Tower, Toronto filmmaker Kazik Radwanski’s debut feature, proudly takes its place within this substantive Canadian filmmaking tradition. With that in mind, recognizing the foundation of loser-glorification on which the film builds is central to understanding its appeal, which might be why many critics, especially those based outside of Canada, have failed to perceive its specific regional character. Like Todd Solondz’s Dark Horse, Tower concerns an ostensible loser—in this case 34-year-old Derek (Derek Bogart), rapidly balding and still living in his parents’ basement—whose largely successful endeavors to socialize normally seem at odds, in conventional terms, with his style and apparent manner. Neither withdrawn nor reticent, Derek is perfectly comfortable approaching others; we find him dancing at clubs, attempting to court women, chatting with co-workers. There’s a certain abrasiveness to his personality that’s hard to precisely describe, but the resulting friction that emerges between Derek and those in his company, from friends who appear awkward around him to the girlfriend (Nicole Fairbairn) he eventually courts, gradually becomes the film’s central interest, forming a tenuous narrative tissue that connects these otherwise disparate scenes.

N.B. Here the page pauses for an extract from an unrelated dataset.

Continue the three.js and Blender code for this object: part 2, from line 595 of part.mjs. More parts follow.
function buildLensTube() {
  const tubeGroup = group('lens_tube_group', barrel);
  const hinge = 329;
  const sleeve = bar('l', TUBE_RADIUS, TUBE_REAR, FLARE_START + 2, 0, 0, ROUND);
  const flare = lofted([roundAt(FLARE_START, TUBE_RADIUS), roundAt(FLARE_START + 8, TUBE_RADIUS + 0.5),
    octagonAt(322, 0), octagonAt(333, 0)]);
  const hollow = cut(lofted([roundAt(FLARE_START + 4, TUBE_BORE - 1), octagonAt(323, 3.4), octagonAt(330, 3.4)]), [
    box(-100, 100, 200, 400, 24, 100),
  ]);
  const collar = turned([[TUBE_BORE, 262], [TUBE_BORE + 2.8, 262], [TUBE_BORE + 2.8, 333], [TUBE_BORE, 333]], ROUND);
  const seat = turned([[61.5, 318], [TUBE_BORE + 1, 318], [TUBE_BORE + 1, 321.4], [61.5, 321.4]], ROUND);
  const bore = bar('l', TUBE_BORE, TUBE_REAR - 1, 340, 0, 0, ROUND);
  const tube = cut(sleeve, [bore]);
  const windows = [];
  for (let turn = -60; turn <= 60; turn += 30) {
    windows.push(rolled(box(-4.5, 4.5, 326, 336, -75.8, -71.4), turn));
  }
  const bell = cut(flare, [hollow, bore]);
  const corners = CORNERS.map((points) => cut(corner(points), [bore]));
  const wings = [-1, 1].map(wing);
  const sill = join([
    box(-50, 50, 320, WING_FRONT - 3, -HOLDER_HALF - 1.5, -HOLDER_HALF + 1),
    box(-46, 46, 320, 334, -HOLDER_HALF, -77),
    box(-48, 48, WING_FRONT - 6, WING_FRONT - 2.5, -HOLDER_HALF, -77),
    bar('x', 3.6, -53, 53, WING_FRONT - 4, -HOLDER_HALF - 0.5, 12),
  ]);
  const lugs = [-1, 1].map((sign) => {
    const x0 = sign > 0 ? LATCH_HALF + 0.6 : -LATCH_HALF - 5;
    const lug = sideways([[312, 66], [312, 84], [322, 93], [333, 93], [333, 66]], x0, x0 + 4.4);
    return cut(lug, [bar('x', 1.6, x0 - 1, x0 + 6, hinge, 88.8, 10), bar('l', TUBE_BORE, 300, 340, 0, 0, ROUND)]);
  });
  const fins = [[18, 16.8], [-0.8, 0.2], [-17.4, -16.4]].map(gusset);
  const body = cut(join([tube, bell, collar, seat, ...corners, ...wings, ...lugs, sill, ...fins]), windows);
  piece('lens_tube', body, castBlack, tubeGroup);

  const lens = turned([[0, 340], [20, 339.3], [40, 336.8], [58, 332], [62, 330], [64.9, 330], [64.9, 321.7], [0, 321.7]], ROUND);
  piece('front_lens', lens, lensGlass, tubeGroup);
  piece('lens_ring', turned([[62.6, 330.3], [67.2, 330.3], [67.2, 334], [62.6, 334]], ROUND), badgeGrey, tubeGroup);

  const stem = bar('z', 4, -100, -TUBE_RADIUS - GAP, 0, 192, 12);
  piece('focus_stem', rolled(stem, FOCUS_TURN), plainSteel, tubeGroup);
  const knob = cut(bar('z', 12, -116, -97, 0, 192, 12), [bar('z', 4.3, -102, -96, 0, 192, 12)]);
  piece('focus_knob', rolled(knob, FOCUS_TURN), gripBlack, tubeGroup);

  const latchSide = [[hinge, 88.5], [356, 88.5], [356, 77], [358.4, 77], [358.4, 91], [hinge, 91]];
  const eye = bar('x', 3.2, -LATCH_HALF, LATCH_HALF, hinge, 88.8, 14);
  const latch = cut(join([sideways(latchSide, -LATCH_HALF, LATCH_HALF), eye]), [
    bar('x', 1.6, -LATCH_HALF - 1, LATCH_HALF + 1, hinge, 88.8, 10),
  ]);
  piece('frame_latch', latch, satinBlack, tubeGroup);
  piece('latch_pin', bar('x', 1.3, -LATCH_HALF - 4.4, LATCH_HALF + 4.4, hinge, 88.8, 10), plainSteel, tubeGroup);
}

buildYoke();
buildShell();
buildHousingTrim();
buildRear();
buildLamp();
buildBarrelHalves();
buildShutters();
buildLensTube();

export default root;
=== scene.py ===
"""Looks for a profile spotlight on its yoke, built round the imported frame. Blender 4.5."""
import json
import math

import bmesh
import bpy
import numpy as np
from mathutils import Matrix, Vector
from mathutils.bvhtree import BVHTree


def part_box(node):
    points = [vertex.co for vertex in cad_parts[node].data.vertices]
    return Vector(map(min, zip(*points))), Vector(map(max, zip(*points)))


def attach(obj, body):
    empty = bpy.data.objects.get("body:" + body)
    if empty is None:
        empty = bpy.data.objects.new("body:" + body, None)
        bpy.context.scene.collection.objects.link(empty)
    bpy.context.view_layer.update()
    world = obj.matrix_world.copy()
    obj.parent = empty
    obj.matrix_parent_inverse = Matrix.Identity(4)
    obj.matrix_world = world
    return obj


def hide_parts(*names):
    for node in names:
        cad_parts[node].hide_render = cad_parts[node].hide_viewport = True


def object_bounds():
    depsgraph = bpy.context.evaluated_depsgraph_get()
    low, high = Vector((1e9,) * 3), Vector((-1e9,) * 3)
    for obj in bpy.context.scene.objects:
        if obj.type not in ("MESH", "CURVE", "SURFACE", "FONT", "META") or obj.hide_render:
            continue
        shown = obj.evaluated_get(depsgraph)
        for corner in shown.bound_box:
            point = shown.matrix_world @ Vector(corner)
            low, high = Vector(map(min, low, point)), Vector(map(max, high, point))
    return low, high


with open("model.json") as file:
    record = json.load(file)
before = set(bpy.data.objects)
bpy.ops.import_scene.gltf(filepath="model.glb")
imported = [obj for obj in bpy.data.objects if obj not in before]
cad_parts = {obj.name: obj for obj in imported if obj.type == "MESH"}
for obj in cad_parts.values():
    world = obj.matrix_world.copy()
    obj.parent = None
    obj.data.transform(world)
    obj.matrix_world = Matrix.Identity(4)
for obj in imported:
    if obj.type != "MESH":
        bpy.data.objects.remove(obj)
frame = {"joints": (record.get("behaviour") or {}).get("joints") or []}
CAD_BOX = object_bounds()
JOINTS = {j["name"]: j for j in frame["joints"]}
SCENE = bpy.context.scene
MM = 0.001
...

This is the rare case of a film about a kind of social outcast whose relational difficulty isn’t rooted in any readily identifiable character deficiencies.

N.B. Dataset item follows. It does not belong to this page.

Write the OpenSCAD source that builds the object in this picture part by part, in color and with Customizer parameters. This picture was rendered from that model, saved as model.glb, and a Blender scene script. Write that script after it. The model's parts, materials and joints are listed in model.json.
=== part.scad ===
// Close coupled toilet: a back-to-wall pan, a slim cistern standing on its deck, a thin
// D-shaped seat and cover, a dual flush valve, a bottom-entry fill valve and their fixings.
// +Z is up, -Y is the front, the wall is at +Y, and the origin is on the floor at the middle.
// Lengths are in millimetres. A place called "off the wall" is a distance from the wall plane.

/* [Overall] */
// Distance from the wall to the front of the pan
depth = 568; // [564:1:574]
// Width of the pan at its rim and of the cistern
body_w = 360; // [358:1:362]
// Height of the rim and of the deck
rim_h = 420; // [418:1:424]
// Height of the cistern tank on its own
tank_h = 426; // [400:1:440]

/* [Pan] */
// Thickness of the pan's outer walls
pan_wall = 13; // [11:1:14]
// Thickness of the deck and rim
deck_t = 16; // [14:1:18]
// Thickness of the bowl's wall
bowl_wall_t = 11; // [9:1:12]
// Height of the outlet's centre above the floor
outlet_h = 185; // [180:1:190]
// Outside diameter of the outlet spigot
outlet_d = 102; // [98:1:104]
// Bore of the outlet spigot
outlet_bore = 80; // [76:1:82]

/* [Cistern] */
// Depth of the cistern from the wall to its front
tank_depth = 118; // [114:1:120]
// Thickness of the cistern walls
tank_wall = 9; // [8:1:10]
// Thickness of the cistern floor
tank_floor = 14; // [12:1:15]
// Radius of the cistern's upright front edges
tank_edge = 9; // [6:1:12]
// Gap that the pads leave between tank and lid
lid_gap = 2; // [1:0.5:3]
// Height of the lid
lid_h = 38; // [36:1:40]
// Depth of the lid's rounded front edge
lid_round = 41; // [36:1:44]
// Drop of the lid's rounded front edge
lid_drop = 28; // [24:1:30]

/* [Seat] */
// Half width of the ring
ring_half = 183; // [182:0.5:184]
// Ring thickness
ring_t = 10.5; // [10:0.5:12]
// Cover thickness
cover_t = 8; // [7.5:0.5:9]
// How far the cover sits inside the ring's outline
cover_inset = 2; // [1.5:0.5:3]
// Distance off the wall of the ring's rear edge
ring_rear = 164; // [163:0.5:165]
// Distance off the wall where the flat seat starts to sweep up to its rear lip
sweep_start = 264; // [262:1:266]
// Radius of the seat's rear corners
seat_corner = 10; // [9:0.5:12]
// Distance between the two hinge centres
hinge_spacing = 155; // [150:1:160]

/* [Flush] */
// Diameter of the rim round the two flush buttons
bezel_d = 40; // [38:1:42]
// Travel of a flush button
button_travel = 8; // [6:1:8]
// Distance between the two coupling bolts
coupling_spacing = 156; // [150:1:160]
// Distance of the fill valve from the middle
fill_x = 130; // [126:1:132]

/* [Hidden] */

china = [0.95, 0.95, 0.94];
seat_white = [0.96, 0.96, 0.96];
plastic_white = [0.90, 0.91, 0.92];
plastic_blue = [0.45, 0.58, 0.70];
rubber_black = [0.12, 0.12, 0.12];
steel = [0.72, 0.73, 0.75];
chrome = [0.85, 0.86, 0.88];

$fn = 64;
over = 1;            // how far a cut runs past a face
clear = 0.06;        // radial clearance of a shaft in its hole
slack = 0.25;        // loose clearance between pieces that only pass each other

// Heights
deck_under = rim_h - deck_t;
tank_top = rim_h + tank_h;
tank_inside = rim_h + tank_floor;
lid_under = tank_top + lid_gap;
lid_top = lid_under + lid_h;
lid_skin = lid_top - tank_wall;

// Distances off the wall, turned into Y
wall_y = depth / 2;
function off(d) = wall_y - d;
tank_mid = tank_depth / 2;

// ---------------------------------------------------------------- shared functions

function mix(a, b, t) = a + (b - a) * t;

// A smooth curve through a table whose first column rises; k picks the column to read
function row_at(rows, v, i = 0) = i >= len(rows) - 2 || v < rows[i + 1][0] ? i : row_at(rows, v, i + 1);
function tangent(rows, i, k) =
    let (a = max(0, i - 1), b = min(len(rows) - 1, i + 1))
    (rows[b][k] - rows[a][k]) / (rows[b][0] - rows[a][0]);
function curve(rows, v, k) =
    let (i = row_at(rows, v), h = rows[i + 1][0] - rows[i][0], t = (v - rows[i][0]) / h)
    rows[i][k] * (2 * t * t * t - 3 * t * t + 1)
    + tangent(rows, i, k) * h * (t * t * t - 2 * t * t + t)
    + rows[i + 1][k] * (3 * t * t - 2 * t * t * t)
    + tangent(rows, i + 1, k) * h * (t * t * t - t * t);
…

This is the rare case of a film about a kind of social outcast whose relational difficulty isn’t rooted in any readily identifiable character deficiencies; though it’s clear that Derek can’t quite connect with others, it’s next to impossible to pinpoint why. He spends his days alternately working construction part-time for his uncle, a profession to which he seems neither interested nor suited, and laboring away at the computer animation he considers his true vocation, though it becomes clear that he’s not exactly an undiscovered prodigy in this area either. In many ways Derek is the classic Canadian antihero, plopped down into a contemporized milieu: Doomed before he even begins, pursuing a dream he’ll likely never see through, he’s the ultimate (sociable) loser. Tower suggests, for a while at least, that Derek’s real problem is his fear of commitment, as evidenced by a hasty breakup—predicated, it seems, on his distaste for putting an effort into anything—and a rejection of career help from a family friend. But the film’s cynicism runs even deeper: The relationship itself was a nonstarter stumbled into almost by accident and the “career help,” such that it is, never seemed promising to begin with. Commitment can hardly be an issue when what’s abandoned has nothing going for it.
In any case, Derek’s problem isn’t that he’s simply dweebish or grossly undesirable, as he might be depicted in a more conventional film, and Radwanski strives to portray his exploits as relatable rather than merely strange. Tower’s loose-knit screenplay, arrived at through much director-guided improvisation, has a nuanced feel for social interaction, capturing the precise ebb and flow of casual conversation and articulating smartly the feelings it inspires. Small moments often just feel right, in a way that’s difficult to explain: Derek’s stilted attempt to make small talk with his co-workers, for instance, nails the way ice-breaking questions hang in the air when ignored by the other party, as when his meager conversational offering is blurted out with the desperate air of somebody who doesn’t know what else to say: “Do you, uh, have a credit card?” he asks an uninterested colleague buried in his Blackberry. These moments are collar-tuggingly awkward, but they’re awkward in a way not at all unique to somebody considered a loser; this sort of embarrassing communication breakdown should be recognizable to anyone.
Tower, more than most films of its kind, is deeply observational, and the intimacy it achieves with its protagonist makes it one of the most effective character studies of the past several years. Radwanski’s aesthetic, carefully honed over the course of his three well-regarded shorts, is exceptionally rigorous (this film, like his others, is composed entirely of close-ups and tight medium shots, almost all of which circulate around Derek’s head) and the results are as impressively singular as they are often distressingly suffocating. The effect is principally visceral: During a routine dentist visit, for instance, an examination of a cavity becomes our examination of a cavity, the camera ever-present and probing. “You’re not feeling any pain right now,” the dentist advises, “but you may feel a lot of pain in the future.” It’s an obvious metaphor, but Tower isn’t without self-awareness in this regard; in case one wants to accuse the film’s symbols of being too on the nose, one of its most important symbols is literally on Derek’s nose, in the form of a deep gash. By the time Derek finds himself on a full-blown raccoon hunt, trying to lock down an uncontrollable pest, it’s apparent what the film intends to illustrate. That’s another trademark of the Canadian cinema: From the vaginal recesses of Videodrome to the political badlands of Mon Oncle Antoine, the symbols are certainly clear.